Junto con la observación, la imitación y la simulación constituyen algunas de las mayores fuentes no convencionales de aprendizaje en las organizaciones. El comportamiento de los directivos es objeto de imitación, e incluso de emulación aguas abajo, por parte del resto de los empleados. Se entiende que copiar lo que hacen los de arriba -e incluso aumentarlo- es algo meritorio, que hace ganar puntos ante sus ojos. Esto provoca como resultado una expansión de la cultura corporativa y sus conductas asociadas -para bien y para mal-, así como una herramienta potentísima para generar liderazgo e influencia.
Pero muchos directivos parecen no ser suficientemente conscientes de esta circunstancia. Es frecuente, por ejemplo, que los enfrentamientos internos entre dos directivos de alto nivel sean replicados miméticamente en forma de lucha recíproca entre sus respectivos equipos, al entender que es eso lo que se espera de ellos. Como resultado, se dispersan energías y se enturbia el clima. O, lo que es peor, se termina trabajando para los intereses personales de tu jefe, en lugar de hacerlo al servicio de la estrategia general de la organización.

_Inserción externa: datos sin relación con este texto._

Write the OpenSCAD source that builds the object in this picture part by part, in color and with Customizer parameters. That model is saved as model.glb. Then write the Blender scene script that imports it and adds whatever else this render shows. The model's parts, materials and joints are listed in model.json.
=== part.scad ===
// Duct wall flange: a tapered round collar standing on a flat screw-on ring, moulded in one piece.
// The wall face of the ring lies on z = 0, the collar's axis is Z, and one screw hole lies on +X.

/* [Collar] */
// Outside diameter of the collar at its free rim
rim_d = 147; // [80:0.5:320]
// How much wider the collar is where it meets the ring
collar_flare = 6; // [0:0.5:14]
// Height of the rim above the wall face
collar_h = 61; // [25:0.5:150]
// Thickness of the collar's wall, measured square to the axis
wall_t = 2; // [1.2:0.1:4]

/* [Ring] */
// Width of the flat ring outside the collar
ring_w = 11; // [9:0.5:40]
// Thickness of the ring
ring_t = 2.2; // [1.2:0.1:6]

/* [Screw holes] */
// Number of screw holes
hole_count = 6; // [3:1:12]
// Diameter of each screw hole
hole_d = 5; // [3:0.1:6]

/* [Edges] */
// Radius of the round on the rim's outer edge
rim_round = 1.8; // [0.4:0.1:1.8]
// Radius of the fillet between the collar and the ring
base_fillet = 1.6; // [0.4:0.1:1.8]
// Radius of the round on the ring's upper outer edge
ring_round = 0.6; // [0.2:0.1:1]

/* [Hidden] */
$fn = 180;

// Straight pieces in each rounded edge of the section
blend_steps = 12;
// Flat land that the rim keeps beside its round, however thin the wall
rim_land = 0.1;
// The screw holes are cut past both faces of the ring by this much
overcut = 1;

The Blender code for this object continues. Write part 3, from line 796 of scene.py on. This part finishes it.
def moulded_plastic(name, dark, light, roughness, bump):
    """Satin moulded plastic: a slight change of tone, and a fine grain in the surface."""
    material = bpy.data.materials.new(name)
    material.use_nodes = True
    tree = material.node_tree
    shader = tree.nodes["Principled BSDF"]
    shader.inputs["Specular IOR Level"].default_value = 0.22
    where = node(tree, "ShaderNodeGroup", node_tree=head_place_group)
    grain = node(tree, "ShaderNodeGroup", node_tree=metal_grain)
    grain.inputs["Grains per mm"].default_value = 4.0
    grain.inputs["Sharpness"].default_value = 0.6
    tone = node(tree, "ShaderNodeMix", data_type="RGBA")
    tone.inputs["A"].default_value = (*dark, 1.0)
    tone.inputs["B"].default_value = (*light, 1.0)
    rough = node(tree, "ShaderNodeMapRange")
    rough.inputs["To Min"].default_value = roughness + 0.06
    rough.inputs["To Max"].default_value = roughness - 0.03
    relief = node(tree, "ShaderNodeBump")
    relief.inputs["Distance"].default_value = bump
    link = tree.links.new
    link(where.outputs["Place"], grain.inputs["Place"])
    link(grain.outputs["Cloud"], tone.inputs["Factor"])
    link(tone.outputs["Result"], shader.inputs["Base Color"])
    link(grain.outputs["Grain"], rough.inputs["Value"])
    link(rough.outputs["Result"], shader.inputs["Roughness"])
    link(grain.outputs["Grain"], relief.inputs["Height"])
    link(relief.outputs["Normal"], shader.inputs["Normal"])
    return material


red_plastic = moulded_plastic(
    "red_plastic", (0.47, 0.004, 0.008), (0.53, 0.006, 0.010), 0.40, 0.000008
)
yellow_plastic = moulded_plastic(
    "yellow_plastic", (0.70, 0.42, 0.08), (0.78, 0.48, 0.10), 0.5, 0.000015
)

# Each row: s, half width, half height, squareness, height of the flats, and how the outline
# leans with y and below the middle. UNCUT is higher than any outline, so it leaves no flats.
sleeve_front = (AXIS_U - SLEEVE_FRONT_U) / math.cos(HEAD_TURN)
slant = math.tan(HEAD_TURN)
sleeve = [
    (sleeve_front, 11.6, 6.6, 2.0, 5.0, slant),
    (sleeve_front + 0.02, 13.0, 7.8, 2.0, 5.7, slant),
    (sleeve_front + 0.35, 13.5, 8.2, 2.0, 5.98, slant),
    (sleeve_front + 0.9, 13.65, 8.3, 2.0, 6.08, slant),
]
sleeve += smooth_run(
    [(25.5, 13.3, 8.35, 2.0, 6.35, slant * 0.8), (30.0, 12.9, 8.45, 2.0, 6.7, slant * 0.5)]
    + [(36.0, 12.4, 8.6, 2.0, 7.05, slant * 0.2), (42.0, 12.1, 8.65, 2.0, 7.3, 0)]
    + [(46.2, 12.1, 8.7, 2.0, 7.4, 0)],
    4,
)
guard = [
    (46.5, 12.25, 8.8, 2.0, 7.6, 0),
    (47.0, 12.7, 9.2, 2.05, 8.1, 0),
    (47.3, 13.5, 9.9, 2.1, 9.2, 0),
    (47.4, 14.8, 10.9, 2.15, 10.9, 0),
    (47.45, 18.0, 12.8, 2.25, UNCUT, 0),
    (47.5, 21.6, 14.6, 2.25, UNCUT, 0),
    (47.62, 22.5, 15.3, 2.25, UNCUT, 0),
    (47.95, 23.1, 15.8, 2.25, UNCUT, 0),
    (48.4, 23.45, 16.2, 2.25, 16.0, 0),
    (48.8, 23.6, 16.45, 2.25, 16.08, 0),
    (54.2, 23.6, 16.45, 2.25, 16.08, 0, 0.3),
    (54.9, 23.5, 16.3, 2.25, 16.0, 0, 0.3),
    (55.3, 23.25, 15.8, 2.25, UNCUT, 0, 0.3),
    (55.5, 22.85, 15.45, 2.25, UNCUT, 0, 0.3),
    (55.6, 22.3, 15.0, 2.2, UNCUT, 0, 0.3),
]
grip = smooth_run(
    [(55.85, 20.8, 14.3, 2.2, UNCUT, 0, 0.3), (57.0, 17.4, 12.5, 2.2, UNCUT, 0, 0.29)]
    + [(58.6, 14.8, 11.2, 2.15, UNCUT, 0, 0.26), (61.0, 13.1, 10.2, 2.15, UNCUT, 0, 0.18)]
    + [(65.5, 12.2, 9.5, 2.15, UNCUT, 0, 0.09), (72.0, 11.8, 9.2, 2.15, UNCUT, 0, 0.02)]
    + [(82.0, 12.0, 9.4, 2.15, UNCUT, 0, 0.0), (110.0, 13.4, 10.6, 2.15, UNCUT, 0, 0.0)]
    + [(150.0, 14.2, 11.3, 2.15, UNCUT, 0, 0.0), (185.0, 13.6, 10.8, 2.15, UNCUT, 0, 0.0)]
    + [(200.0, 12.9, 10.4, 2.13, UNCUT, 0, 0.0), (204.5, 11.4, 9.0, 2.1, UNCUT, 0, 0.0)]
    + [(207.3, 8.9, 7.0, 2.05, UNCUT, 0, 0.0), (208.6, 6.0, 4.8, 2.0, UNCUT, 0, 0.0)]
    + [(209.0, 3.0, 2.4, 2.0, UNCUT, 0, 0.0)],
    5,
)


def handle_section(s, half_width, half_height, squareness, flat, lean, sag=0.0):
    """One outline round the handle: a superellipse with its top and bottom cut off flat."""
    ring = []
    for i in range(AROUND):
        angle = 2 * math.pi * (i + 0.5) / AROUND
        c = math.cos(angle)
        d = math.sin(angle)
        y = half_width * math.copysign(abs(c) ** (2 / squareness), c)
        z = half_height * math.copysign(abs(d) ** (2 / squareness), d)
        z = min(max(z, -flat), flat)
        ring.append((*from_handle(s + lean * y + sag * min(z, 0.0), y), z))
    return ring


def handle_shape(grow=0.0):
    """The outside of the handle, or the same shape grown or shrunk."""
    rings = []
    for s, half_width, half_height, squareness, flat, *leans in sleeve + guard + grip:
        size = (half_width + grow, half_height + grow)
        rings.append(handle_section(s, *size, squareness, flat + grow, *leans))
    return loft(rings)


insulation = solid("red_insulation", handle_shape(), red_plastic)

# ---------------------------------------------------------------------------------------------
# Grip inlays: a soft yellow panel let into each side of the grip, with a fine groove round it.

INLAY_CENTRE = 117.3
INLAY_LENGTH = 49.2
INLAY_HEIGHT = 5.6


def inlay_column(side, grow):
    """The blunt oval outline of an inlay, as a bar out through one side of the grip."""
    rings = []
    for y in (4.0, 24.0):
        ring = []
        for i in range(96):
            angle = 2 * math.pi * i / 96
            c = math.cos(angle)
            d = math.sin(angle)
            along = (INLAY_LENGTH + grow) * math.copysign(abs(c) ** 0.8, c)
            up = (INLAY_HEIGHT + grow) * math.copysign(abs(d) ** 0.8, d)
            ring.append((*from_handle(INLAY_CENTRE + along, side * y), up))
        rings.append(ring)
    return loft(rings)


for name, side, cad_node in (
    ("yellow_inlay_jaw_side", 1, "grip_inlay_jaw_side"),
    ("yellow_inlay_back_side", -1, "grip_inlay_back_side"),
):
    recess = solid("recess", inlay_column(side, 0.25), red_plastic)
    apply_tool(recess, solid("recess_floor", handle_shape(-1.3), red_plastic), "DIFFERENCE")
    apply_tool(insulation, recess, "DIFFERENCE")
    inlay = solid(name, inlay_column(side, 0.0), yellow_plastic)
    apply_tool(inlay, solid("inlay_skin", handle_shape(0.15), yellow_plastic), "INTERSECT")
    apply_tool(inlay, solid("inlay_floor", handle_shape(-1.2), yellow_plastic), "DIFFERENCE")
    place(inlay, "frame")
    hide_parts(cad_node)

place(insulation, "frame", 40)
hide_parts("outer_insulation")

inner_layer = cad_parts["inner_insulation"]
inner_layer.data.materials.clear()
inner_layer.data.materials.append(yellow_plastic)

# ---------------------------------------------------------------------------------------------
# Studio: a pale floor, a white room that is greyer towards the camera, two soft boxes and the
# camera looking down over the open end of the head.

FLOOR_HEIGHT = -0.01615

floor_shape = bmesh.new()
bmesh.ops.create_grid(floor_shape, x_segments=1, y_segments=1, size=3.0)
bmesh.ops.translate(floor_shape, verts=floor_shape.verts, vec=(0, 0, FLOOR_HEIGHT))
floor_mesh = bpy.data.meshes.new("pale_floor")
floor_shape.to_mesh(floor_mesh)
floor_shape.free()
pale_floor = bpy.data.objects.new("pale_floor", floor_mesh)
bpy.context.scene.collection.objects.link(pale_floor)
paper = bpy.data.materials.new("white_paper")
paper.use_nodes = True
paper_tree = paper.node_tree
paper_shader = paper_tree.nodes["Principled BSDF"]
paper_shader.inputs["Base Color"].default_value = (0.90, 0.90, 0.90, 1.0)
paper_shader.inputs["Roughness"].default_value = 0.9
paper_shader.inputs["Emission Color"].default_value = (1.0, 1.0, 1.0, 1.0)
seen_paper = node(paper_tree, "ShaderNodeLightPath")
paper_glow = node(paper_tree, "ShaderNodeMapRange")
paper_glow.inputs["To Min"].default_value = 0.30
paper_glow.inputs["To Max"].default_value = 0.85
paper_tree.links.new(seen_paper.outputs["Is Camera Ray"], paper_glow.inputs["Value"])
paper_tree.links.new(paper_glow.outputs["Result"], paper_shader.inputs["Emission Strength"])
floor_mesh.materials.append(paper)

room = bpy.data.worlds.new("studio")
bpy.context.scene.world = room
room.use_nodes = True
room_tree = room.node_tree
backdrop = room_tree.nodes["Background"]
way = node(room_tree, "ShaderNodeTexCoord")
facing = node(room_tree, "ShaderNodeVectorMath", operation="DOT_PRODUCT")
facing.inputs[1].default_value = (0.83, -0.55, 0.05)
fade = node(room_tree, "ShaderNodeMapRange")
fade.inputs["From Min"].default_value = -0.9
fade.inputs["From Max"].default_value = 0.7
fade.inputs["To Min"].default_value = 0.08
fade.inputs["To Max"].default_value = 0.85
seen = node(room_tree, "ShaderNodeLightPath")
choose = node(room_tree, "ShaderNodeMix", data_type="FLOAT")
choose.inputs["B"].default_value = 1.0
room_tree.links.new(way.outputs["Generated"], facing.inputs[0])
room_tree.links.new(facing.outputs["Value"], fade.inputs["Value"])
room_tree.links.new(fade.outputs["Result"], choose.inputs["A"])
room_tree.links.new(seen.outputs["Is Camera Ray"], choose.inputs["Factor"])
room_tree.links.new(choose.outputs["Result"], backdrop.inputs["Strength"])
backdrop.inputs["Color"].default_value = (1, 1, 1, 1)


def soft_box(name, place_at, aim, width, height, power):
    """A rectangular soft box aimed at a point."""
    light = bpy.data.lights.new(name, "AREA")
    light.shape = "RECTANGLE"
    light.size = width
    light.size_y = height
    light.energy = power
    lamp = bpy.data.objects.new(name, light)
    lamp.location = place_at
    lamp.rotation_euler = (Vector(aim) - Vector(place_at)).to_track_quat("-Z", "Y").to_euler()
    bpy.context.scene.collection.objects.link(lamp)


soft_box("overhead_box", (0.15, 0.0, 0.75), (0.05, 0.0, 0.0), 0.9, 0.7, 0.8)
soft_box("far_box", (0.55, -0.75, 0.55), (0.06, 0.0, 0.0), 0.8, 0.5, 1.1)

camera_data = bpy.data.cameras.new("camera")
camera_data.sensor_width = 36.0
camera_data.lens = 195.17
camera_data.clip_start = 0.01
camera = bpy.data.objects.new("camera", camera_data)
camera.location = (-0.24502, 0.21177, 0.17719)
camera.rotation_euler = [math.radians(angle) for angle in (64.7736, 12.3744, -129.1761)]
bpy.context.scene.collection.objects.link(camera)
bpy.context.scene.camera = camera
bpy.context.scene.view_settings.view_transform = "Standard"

Conseguir que otros quieran emular nuestros actos, por el valor que se traduce de ellos y no por otros motivos menos edificantes, aumenta nuestra capacidad de influencia. Y saber influir es mucho más importante y difícil que saber mandar, sobre todo en estos tiempos. En un entorno plagado de incertidumbres, con múltiples condicionantes e interacciones que no controlamos nunca del todo, el poder es menos relevante que la autoridad. Los galones de mando pierden la batalla frente a la coherencia, la solidez y ejemplaridad.
La obediencia debida y el ordeno y mando ceden frente a la necesidad de argumentar y convencer a base de credibilidad. Quienes tienen la capacidad de conseguir que las cosas sucedan mediante la sutil influencia, ganando voluntades, poseen un arma de incalculable valor, cada día más demandada entre los clientes que nos encargan buscar a sus directivos.
¿Cuántas cosas de las que hace en su trabajo merecen ser imitadas? ¿Cuántas otras son más bien lo contrario, quizás licencias que se toma por ser el jefe? ¿Cae a veces en aquello de «haced lo que yo diga pero no hagáis lo que yo haga»? Tenga mucho cuidado.
El coste de la inconsistencia puede ser irrecuperable. Si no es usted un buen ejemplo en su organización, olvídese de influir en los demás y de que le sigan por convicción. Simplemente lo harán porque no les quedará más remedio.